▸ Directions:
Search the material below for the word "Identity" and copy every line in which it occurs.

▸ Stored data:
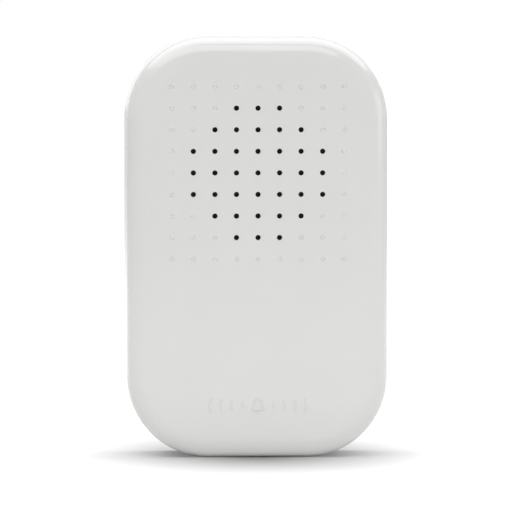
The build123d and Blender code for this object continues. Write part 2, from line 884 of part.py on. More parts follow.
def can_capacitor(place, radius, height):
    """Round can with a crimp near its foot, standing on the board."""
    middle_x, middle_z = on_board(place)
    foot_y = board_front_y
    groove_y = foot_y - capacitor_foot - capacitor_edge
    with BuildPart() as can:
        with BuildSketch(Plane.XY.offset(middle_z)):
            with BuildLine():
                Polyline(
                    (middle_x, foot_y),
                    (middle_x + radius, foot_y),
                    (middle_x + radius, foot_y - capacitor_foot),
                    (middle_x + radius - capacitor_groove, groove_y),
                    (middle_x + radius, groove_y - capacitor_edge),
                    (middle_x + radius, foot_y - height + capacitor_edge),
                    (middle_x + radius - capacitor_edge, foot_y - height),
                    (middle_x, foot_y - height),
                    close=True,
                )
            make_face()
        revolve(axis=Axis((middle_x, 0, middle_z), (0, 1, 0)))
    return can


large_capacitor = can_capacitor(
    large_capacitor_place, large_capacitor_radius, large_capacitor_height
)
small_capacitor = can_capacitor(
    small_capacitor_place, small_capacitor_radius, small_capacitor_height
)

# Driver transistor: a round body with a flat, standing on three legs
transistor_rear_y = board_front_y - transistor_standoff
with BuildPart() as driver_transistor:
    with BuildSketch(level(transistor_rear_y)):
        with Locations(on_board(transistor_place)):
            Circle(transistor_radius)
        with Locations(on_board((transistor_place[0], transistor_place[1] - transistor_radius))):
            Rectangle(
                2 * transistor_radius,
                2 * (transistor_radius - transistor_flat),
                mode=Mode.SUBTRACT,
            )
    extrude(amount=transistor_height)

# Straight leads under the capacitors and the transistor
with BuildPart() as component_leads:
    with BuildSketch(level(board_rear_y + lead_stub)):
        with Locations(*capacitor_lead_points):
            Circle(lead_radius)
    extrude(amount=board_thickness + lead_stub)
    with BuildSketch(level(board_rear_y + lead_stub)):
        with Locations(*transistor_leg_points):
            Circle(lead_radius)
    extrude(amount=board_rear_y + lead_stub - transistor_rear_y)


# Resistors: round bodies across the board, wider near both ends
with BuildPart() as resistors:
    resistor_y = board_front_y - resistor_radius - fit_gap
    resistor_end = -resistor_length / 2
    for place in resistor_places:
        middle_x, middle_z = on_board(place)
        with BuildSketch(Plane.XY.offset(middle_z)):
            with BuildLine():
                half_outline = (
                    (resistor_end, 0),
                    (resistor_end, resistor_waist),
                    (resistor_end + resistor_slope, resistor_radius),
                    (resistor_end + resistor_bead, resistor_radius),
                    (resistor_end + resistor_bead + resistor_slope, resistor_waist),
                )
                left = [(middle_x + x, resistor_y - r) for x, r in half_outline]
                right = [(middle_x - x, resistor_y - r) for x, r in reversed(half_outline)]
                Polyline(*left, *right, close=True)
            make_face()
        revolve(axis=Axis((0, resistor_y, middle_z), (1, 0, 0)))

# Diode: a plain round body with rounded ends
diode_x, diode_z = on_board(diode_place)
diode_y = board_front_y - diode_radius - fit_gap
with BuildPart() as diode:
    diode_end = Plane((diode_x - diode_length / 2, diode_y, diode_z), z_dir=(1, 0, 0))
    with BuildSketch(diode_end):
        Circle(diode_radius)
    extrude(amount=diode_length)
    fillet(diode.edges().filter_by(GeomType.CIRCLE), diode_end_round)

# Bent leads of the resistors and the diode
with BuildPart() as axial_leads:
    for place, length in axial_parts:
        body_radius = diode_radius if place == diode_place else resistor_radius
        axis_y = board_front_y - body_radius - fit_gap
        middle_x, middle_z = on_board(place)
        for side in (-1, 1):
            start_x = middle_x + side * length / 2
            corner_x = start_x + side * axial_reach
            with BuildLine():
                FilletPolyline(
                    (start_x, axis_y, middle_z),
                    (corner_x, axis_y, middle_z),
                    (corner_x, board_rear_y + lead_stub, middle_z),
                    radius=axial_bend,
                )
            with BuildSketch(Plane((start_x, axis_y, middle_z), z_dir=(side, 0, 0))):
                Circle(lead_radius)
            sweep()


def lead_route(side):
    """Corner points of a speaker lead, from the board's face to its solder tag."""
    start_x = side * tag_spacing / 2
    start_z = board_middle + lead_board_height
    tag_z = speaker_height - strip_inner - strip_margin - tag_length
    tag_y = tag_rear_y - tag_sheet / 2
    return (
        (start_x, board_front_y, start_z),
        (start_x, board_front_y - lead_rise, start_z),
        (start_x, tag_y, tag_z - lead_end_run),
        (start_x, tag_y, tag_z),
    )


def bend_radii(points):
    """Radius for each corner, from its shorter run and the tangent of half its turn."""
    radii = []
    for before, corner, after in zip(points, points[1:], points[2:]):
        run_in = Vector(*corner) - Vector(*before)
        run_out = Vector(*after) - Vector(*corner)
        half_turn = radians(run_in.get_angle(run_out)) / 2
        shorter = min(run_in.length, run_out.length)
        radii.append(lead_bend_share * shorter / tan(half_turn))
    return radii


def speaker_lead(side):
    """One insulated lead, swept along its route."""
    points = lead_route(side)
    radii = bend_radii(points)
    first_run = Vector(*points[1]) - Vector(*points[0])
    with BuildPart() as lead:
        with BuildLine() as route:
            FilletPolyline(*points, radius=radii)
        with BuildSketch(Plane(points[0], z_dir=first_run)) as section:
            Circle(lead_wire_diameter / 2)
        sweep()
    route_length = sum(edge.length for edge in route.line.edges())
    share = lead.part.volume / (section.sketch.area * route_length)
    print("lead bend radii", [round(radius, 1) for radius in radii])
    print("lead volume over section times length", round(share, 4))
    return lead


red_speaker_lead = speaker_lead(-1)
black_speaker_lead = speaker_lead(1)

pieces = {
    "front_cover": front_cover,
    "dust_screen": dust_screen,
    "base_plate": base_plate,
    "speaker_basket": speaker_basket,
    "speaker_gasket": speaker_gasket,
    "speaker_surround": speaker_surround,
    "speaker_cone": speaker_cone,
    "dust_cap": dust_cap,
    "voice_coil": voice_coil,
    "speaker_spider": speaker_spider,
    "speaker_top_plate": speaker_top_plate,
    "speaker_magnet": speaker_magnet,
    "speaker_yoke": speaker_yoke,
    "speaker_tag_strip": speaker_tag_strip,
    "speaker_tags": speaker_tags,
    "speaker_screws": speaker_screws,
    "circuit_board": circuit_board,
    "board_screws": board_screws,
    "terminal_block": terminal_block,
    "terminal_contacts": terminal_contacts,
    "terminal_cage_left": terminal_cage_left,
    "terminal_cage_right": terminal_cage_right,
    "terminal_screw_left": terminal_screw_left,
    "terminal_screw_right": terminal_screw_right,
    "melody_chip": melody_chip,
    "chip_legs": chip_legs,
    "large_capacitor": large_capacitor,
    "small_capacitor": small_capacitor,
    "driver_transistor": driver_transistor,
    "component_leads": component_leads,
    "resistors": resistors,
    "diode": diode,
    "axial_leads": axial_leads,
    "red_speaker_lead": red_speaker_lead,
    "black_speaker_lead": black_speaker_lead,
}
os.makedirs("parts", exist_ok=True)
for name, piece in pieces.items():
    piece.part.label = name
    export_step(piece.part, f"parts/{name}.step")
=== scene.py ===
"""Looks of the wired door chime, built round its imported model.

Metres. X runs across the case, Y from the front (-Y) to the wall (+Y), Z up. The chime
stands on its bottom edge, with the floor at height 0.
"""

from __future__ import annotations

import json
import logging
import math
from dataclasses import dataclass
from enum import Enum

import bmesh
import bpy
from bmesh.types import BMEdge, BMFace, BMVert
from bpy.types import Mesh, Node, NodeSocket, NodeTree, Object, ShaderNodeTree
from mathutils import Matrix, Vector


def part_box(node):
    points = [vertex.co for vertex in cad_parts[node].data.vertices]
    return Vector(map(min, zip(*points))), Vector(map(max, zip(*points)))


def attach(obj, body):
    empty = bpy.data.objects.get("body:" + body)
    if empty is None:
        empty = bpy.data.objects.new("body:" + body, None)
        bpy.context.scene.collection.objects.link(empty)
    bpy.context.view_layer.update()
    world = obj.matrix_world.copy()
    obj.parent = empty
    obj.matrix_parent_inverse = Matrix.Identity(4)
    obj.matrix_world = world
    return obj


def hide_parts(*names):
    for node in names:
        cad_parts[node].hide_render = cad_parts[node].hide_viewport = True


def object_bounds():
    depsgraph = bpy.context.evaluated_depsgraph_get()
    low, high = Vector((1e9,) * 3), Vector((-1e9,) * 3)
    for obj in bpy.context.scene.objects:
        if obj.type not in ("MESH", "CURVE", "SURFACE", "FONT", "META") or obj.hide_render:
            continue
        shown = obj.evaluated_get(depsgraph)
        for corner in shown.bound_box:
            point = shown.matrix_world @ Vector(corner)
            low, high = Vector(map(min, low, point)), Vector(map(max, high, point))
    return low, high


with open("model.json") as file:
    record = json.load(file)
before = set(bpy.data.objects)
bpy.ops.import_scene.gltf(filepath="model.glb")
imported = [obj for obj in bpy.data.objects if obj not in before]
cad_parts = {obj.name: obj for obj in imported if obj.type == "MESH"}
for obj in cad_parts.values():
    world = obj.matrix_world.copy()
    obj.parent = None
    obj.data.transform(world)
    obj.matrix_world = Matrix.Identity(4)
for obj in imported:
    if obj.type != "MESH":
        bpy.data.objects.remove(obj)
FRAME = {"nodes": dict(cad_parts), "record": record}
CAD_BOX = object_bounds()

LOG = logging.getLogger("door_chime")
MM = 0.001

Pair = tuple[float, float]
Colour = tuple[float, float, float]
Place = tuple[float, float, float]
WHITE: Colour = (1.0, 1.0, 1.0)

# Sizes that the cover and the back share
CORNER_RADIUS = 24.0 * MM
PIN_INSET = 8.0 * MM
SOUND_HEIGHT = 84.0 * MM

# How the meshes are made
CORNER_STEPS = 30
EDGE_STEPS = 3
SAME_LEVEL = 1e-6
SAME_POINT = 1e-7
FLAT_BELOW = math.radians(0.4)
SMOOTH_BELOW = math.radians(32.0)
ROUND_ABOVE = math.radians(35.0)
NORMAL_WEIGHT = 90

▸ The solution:
    obj.matrix_parent_inverse = Matrix.Identity(4)
    obj.matrix_world = Matrix.Identity(4)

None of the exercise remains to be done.